> _Direction_:
Exactly the lines from the one containing "The Blender code" through the one containing "cloud, grain, pits" must be returned; include both ends and nothing else.

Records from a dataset
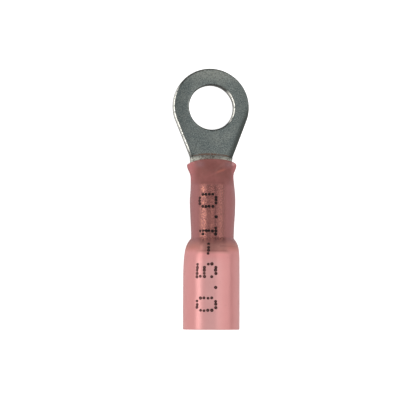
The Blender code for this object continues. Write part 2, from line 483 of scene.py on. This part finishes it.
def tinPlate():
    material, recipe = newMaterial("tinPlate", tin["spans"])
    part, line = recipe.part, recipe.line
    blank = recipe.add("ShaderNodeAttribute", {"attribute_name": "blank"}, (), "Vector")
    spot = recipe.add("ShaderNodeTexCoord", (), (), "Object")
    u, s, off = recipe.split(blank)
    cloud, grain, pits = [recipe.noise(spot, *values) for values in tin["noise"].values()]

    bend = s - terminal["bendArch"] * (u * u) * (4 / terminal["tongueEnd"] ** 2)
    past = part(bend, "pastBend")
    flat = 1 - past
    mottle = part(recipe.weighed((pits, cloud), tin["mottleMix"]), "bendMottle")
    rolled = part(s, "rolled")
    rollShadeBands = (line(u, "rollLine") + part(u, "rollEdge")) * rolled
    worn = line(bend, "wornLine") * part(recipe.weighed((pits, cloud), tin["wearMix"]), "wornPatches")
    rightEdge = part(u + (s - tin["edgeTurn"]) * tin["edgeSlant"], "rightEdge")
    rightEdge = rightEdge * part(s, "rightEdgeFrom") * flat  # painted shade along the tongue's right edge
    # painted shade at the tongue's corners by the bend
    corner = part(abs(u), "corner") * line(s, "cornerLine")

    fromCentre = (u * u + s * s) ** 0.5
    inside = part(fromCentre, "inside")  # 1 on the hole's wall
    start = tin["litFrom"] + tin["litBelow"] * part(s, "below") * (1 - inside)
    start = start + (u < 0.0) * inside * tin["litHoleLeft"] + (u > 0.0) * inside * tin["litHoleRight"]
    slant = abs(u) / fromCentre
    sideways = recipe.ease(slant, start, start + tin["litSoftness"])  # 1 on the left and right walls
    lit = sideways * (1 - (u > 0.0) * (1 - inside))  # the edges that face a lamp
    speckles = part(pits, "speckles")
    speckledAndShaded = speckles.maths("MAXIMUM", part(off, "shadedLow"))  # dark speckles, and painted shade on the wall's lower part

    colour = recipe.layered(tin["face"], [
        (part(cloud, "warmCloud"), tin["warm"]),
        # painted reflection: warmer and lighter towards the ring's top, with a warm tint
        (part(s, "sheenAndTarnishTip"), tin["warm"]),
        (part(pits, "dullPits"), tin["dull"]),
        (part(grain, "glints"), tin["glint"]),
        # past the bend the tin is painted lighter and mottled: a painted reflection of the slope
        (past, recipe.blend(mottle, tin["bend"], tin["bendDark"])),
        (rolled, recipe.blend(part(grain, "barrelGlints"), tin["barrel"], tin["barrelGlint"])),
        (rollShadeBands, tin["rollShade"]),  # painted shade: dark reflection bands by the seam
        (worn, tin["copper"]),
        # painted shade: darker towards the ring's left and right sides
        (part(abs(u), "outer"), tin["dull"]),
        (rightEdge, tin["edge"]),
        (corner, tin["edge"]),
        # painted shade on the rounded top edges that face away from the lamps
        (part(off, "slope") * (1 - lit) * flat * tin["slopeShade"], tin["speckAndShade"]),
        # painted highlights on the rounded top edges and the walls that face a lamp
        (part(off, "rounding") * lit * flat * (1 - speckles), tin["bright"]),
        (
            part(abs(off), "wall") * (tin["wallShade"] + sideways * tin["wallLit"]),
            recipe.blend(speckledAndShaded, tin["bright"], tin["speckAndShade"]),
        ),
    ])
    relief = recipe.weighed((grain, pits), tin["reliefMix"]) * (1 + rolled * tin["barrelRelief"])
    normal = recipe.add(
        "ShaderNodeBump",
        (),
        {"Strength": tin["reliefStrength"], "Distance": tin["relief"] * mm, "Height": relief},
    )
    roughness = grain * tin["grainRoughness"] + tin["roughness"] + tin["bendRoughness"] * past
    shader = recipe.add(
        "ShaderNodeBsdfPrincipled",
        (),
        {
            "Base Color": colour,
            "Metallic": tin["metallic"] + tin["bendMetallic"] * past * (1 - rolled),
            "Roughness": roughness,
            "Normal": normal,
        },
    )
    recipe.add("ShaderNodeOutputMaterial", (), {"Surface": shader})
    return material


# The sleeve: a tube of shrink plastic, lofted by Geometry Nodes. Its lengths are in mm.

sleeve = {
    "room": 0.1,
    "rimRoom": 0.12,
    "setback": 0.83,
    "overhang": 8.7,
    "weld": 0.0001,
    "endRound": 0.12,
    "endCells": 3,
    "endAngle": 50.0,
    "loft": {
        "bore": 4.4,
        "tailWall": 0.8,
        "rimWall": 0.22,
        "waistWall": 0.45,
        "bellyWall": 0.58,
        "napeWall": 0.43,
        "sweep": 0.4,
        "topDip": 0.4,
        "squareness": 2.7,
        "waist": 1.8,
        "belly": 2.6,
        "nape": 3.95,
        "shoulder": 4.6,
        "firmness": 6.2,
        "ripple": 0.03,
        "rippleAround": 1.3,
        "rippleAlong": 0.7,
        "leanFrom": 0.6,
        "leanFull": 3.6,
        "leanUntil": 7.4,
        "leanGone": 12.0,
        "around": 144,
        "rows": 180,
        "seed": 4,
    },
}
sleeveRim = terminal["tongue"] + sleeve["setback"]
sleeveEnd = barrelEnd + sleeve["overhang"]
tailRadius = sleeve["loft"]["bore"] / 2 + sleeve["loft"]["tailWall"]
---
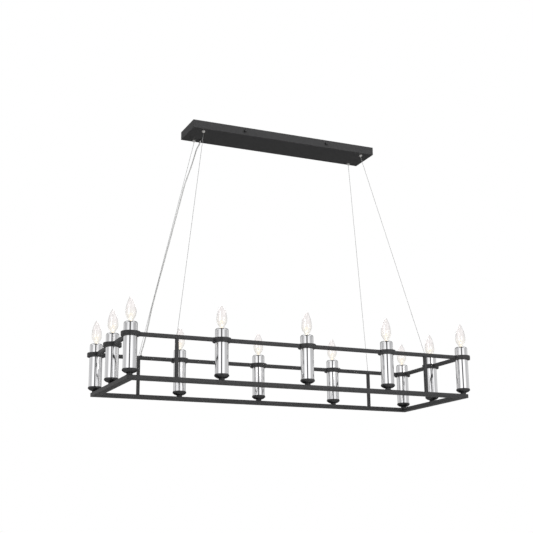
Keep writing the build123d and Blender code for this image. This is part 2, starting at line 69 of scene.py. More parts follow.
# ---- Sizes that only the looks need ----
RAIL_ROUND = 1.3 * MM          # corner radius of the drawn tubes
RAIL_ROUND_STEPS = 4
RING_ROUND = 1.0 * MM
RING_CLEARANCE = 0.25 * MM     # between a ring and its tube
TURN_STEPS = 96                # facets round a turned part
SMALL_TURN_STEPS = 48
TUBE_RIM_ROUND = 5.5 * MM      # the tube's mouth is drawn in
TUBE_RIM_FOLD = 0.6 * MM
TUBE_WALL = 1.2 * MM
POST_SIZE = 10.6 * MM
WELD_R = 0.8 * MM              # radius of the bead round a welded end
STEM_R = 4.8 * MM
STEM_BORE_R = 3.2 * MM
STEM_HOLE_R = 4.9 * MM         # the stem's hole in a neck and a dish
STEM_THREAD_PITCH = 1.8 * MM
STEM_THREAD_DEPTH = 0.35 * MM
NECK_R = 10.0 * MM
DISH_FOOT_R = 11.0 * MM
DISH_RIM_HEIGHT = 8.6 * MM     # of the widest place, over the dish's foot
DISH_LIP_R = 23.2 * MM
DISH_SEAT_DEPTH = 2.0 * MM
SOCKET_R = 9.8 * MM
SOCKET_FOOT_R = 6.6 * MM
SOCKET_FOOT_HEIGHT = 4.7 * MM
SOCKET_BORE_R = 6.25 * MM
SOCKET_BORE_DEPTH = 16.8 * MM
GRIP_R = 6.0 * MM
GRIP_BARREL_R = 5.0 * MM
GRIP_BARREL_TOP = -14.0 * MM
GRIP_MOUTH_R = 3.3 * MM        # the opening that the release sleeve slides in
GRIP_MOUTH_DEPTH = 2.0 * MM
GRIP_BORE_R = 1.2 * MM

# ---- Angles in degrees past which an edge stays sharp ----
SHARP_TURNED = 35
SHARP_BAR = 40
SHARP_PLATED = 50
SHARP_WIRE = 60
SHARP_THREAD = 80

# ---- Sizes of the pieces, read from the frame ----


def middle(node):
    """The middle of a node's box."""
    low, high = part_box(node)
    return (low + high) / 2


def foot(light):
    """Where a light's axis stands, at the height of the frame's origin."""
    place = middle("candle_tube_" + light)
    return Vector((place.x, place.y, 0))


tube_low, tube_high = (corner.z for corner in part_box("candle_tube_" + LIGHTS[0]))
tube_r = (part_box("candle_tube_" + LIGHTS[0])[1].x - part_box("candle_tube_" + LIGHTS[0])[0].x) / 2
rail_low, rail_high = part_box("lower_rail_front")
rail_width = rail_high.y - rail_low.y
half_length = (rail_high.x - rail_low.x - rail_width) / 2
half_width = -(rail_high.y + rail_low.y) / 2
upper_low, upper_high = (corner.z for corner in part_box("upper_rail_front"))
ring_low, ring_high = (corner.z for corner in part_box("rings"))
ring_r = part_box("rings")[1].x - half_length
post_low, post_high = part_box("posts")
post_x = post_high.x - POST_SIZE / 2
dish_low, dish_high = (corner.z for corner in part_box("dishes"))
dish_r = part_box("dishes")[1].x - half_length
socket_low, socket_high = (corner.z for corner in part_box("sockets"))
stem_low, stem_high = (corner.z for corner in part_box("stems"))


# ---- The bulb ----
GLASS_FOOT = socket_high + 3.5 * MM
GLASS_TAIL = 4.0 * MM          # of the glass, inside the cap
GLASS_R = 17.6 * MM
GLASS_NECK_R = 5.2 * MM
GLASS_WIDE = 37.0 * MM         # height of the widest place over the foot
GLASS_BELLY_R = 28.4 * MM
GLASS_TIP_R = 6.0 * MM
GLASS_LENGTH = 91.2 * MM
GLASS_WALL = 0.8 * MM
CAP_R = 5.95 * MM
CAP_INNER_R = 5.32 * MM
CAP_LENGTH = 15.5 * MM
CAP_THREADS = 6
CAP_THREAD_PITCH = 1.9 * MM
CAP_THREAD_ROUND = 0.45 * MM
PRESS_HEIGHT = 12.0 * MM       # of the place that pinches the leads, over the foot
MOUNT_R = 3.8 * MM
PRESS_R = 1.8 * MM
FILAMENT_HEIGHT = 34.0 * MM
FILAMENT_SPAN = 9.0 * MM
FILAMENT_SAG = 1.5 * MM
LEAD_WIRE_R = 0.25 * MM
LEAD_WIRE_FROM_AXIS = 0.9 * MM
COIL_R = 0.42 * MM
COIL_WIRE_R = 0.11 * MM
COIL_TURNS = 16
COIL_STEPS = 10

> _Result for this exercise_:
The Blender code for this object continues. Write part 2, from line 483 of scene.py on. This part finishes it.
def tinPlate():
    material, recipe = newMaterial("tinPlate", tin["spans"])
    part, line = recipe.part, recipe.line
    blank = recipe.add("ShaderNodeAttribute", {"attribute_name": "blank"}, (), "Vector")
    spot = recipe.add("ShaderNodeTexCoord", (), (), "Object")
    u, s, off = recipe.split(blank)
    cloud, grain, pits = [recipe.noise(spot, *values) for values in tin["noise"].values()]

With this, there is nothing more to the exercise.